Iranians Shout 'Death to France' at Protest

Iranians protest outside the French embassy in Tehran, calling for the ambassador be expelled because of a cartoon of the Prophet Mohammed.

Ben Ariel ,

Latest Charlie Hebdo
Latest Charlie Hebdo

More than 2,000 Iranians protested on Monday outside the French embassy in Tehran, chanting "Death to France" and urging the ambassador be expelled because of a cartoon of the Prophet Mohammed, AFP reported.

The demonstration was in response to French satirical magazine Charlie Hebdo's use of the cartoon in an edition published a week after 12 people were killed by Islamist gunmen at its Paris offices.

In the edition, released last week, the prophet is shown with a tear in his eye and holding a sign reading “Je suis Charlie”, under the headline "All is forgiven".

The image has angered many Muslims as depictions of Mohammed are widely considered forbidden in Islam, and has triggered protests in Asia, Africa and the Middle East, some of which turned deadly.
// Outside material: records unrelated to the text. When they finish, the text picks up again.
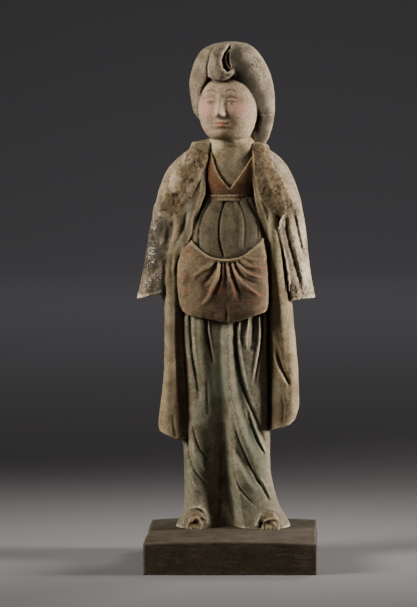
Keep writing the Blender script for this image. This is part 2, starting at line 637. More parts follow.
SKIRT_ROWS = [
    [-2, -59.5, 59.5, -31, 33.5], [0, -59, 59, -31, 33], [8, -55, 54.5, -30, 31], [17, -51, 49, -28.5, 29],
    [39, -50, 43, -27, 27], [61, -50, 39.5, -27, 26], [90, -51, 39, -28, 25], [130, -51, 39, -31, 26],
    [180, -52, 39, -35, 28], [232, -53, 39, -39, 30],
]
LEFT_HEM_ROLL = [(-51, 3), (-49, 11), (-44.6, 19.4), (-38, 22), (-31.4, 20), (-27.2, 13), (-25.8, 3)]
RIGHT_HEM_ROLL = [(25, 2), (27.4, 9), (31.4, 15.4), (37.6, 18.6), (44.2, 16.6), (49.4, 9.6), (51.4, 2)]
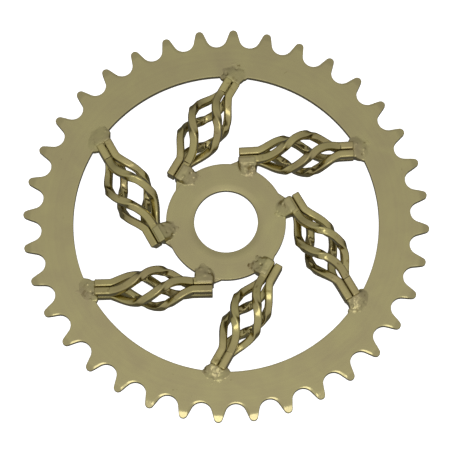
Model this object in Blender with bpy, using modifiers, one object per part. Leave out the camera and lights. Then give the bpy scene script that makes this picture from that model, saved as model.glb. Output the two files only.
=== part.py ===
"""Welded birdcage sprocket: a toothed ring and a plain hub disc, joined by six twisted spokes.

The sprocket lies flat. +Z is its turning axis, and the origin is the centre of the bore, half way
through the thickness of the plates. Each spoke is a basket of four square bars: they lie together
as a two by two bundle at both ends, and bulge apart in a left-handed half turn between them. A weld
joins each bundle's outer end to the ring, and another joins its inner end to the hub's edge, which
has a shallow notch for the bundle's side.
"""

import math

import bmesh
import bpy
from mathutils import Matrix, Vector

# Driving dimensions, in metres.
CHAIN_PITCH = 0.0127
TEETH = 36
ROLLER_SEAT_RADIUS = 0.00395
TOOTH_TIP_RADIUS = 0.0016
TIP_CIRCLE_RADIUS = 0.07587
TOOTH_PHASE = math.radians(7.7)
RING_INNER_RADIUS = 0.05705
HUB_RADIUS = 0.0224
BORE_RADIUS = 0.0119
PLATE_THICKNESS = 0.0025

BAR_SIZE = 0.003
BAR_GAP = 0.00025
SPOKE_OFFSET = 0.0254
BULGE_START = 0.0123
BULGE_END = 0.0429
BULGE_POWER = 1.35
SPOKE_TWIST = math.radians(180)
CLEARANCE = 0.00025

# Where the bars' two quarter rolls lie, as fractions of the bulge.
FIRST_ROLL = (0.26, 0.44)
SECOND_ROLL = (0.54, 0.72)

# Weld beads: where their middles lie from the bars' ends, and their half sizes, both in the
# spoke's own frame.
RIM_WELD_PLACE = Vector((0.0015, 0.0008, 0))
RIM_WELD_SIZE = Vector((0.0036, 0.005, 0.0038))
HUB_WELD_PLACE = Vector((0.0025, -0.0048, 0))
HUB_WELD_SIZE = Vector((0.0046, 0.0036, 0.0036))

# How far the room for a bundle's end reaches back along the bars.
BUNDLE_ROOM = 0.009

# Steps of the curves.
SEAT_STEPS = 8
TIP_STEPS = 5
CIRCLE_STEPS = 120
BAR_CUTS = 26
WELD_SEGMENTS = 16
WELD_RINGS = 10

# Each spoke's direction, and how its hand-made shape departs from the nominal one: degrees round
# the hub, millimetres from the hub's centre line to the bars' inner ends, of bulge radius, of
# shift away from the hub and of shift towards the ring, then degrees of lean, of bundle roll at
# the hub and of bundle roll at the ring.
SPOKES = {
    "spoke_1": (60, 5.0, 8.0, 0.0, 0.0, 0, 0, -10),
    "spoke_2": (0, 5.0, 7.5, 1.0, 0.0, 3, 0, 0),
    "spoke_3": (300, 4.0, 7.5, 0.5, -1.5, 0, 0, 0),
    "spoke_4": (240, 5.0, 7.0, -1.0, 0.0, 1, 0, 0),
    "spoke_5": (180, 5.0, 7.0, 0.0, 0.0, 1, -10, -10),
    "spoke_6": (120, 5.0, 8.0, -0.5, 0.0, -1, 20, 0),
}

SPOKE_MIDDLE = (BULGE_START + BULGE_END) / 2
BUNDLE_RADIUS = (BAR_SIZE + BAR_GAP) / math.sqrt(2)
BUNDLE_SIZE = 2 * BAR_SIZE + BAR_GAP


def clear_scene():
    for obj in list(bpy.data.objects):
        bpy.data.objects.remove(obj, do_unlink=True)


def new_collection(name):
    collection = bpy.data.collections.new(name)
    bpy.context.scene.collection.children.link(collection)
    return collection


def new_material(name, colour, roughness):
    material = bpy.data.materials.new(name)
    material.use_nodes = True
    shader = material.node_tree.nodes["Principled BSDF"]
    shader.inputs["Base Color"].default_value = (*colour, 1)
    shader.inputs["Metallic"].default_value = 1.0
    shader.inputs["Roughness"].default_value = roughness
    return material


def polar(radius, angle):
    return Vector((radius * math.cos(angle), radius * math.sin(angle)))


def arc(centre, radius, start, end, steps):
    return [centre + polar(radius, start + (end - start) * i / steps) for i in range(steps + 1)]


def circle(radius, steps):
    return [polar(radius, 2 * math.pi * i / steps) for i in range(steps)]


def tooth_outline():
    """A roller seat, a straight flank, a round tip and a second flank, once for each tooth."""
    pitch_radius = CHAIN_PITCH / (2 * math.sin(math.pi / TEETH))
    half_step = math.pi / TEETH
    seat = Vector((pitch_radius, 0))
    tip = polar(TIP_CIRCLE_RADIUS - TOOTH_TIP_RADIUS, half_step)
    # The flank is the inner tangent of the seat's circle and the tip's circle.
    between = tip - seat
    towards_tip = math.atan2(between.y, between.x)
    opening = math.acos((ROLLER_SEAT_RADIUS + TOOTH_TIP_RADIUS) / between.length)
    touch = towards_tip + opening
    seat_arc = arc(seat, ROLLER_SEAT_RADIUS, 2 * math.pi - touch, touch, SEAT_STEPS)
    flank_end = touch - math.pi
    mirrored_end = 2 * half_step - flank_end
    tip_arc = arc(tip, TOOTH_TIP_RADIUS, flank_end, mirrored_end, TIP_STEPS)
    outline = []
    for tooth in range(TEETH):
        turn = Matrix.Rotation(TOOTH_PHASE - half_step + tooth * 2 * half_step, 2)
        outline += [turn @ point for point in seat_arc + tip_arc]
    return outline


def plate(name, outlines, material, collection):
    """A flat plate from closed outlines: the first is its edge, the others are its holes."""
    curve = bpy.data.curves.new(name, "CURVE")
    curve.dimensions = "2D"
    curve.fill_mode = "BOTH"
    curve.extrude = PLATE_THICKNESS / 2
    curve.materials.append(material)
    for outline in outlines:
        spline = curve.splines.new("POLY")
        spline.points.add(len(outline) - 1)
        for point, place in zip(spline.points, outline):
            point.co = (place.x, place.y, 0, 1)
        spline.use_cyclic_u = True
    obj = bpy.data.objects.new(name, curve)
    collection.objects.link(obj)
    return obj


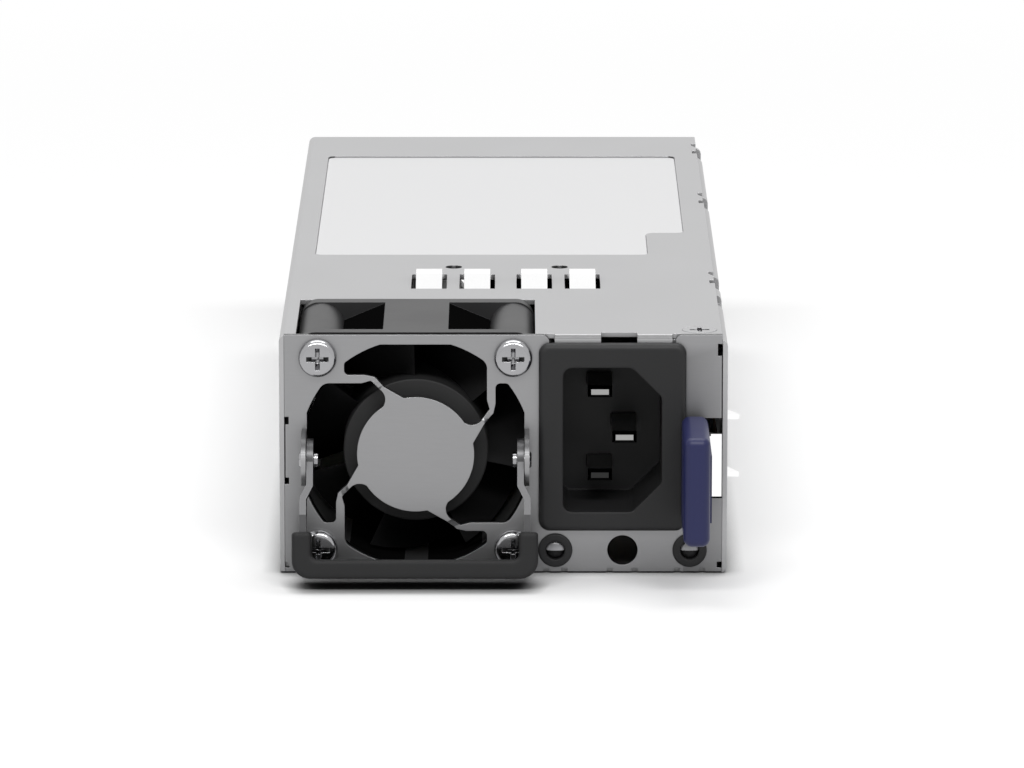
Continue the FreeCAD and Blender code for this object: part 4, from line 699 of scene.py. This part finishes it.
def recess_wing(tree, given, turn):
    """A tapered wing that points down from z = 0; its mouth is Recess Reach by Recess Half Width."""
    cone = add_node(tree, "GeometryNodeMeshCone", Vertices=4, Radius_Bottom=math.sqrt(2),
                    Radius_Top=0.5 * math.sqrt(2), Depth=given["Recess Depth"])
    square = add_node(tree, "GeometryNodeTransform", Geometry=cone.outputs["Mesh"],
                      Rotation=(math.pi, 0, math.pi / 4), Translation=(0, 0, mouth_lift))
    stretch = add_node(tree, "ShaderNodeCombineXYZ", X=given["Recess Reach"], Y=given["Recess Half Width"],
                       Z=1.0)
    long = add_node(tree, "GeometryNodeTransform", Geometry=square.outputs["Geometry"],
                    Scale=stretch.outputs["Vector"])
    return add_node(tree, "GeometryNodeTransform", Geometry=long.outputs["Geometry"],
                    Rotation=(0, 0, turn)).outputs["Geometry"]


blank = add_node(screw_tree, "GeometryNodeObjectInfo", Object=given["Screw"])
carve = add_node(screw_tree, "GeometryNodeMeshBoolean", operation="DIFFERENCE",
                 Mesh_1=blank.outputs["Geometry"])
for turn in (0.0, math.pi / 2):
    screw_tree.links.new(recess_wing(screw_tree, given, turn), carve.inputs["Mesh 2"])
where = screw_tree.nodes.new("GeometryNodeInputPosition")
parts_of = add_node(screw_tree, "ShaderNodeSeparateXYZ", Vector=where.outputs["Position"]).outputs
# Faces deep in the recess, at the ends of the level wing, are marked for painted shade.
below_mouth = -0.00012
end_share = 0.66
across = arithmetic(screw_tree, "SQRT", arithmetic(
    screw_tree, "ADD", arithmetic(screw_tree, "MULTIPLY", parts_of["X"], parts_of["X"]),
    arithmetic(screw_tree, "MULTIPLY", parts_of["Y"], parts_of["Y"])))
inside = arithmetic(screw_tree, "MULTIPLY",
                    arithmetic(screw_tree, "LESS_THAN", across, given["Recess Reach"]),
                    arithmetic(screw_tree, "LESS_THAN", parts_of["Z"], below_mouth))
side_end = arithmetic(screw_tree, "GREATER_THAN", arithmetic(screw_tree, "ABSOLUTE", parts_of["X"]),
                      arithmetic(screw_tree, "MULTIPLY", given["Recess Reach"], end_share))
sunk = arithmetic(screw_tree, "MULTIPLY", inside, side_end)
marked = add_node(screw_tree, "GeometryNodeStoreNamedAttribute", data_type="BOOLEAN", domain="FACE",
                  Geometry=carve.outputs["Mesh"], Name="recess", Value=sunk)
set_out = in_grid(screw_tree, given, marked.outputs["Geometry"])
in_steel = add_node(screw_tree, "GeometryNodeSetMaterial", Geometry=set_out.outputs["Geometry"],
                    Material=given["Steel"])
mark = add_node(screw_tree, "GeometryNodeInputNamedAttribute", data_type="BOOLEAN", Name="recess")
in_recess = add_node(screw_tree, "GeometryNodeSetMaterial", Geometry=in_steel.outputs["Geometry"],
                     Selection=mark.outputs["Attribute"], Material=given["Recess"])
screw_tree.links.new(in_recess.outputs["Geometry"], leave["Geometry"])
print("tree", screw_tree.name, "with", len(screw_tree.nodes), "nodes")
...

Iran denounced the Paris massacre but it also condemned the magazine's new cartoon, noted AFP.

Plans for Monday's protest led the French ambassador to announce that the embassy, located in busy downtown Tehran, would be closed all day.

The gathering, organized by students but attended by all age groups, was given a heavy security detail of around 150 Iranian police, and although noisy it passed off peacefully after two hours.

One speaker said the demonstration was to "condemn the insult of Charlie Hebdo," but also to denounce that "the embassy forces women to remove their veils to get a visa".

In Iran, women, regardless of their religious denomination, must have their hair and neck covered by a veil under a female dress code in force since the Islamic revolution in 1979.

"The least I can do is protest against this insult, we condemn insults of the prophet," a woman in her 50s wearing a traditional head-to-toe black chador told AFP.

Those gathered also criticized Iran's Foreign Minister Mohammad Javad Zarif for being in Paris for a meeting with United States Secretary of State John Kerry on Friday.

The organizers in a final statement asked Zarif to apologies for making the trip "just two days after this disgraceful cartoon was published," also demanding the French ambassador be expelled.

The magazine’s new issue sold out across France in record time, but the Muslim world has not been as sympathetic.

The Afghan Taliban on Thursday condemned its publication of further Mohammed cartoons and praised the gunmen, saying they were "bringing the perpetrators of the obscene act to justice".

Angry opponents in countries from Pakistan and Turkey, the Philippines and Mauritania have staged protests over the new cartoons.

A Turkish court ordered a block on websites featuring images of the cover, while Senegal said it was banning the dissemination of Wednesday's editions of Charlie Hebdo and the French daily Liberation, which also put a cartoon of the Mohammed on the front page.

In Niger, there were protests in solidarity with Charlie Hebdo over the weekend. In response, Islamists set churches and bars ablaze, leaving at least ten dead.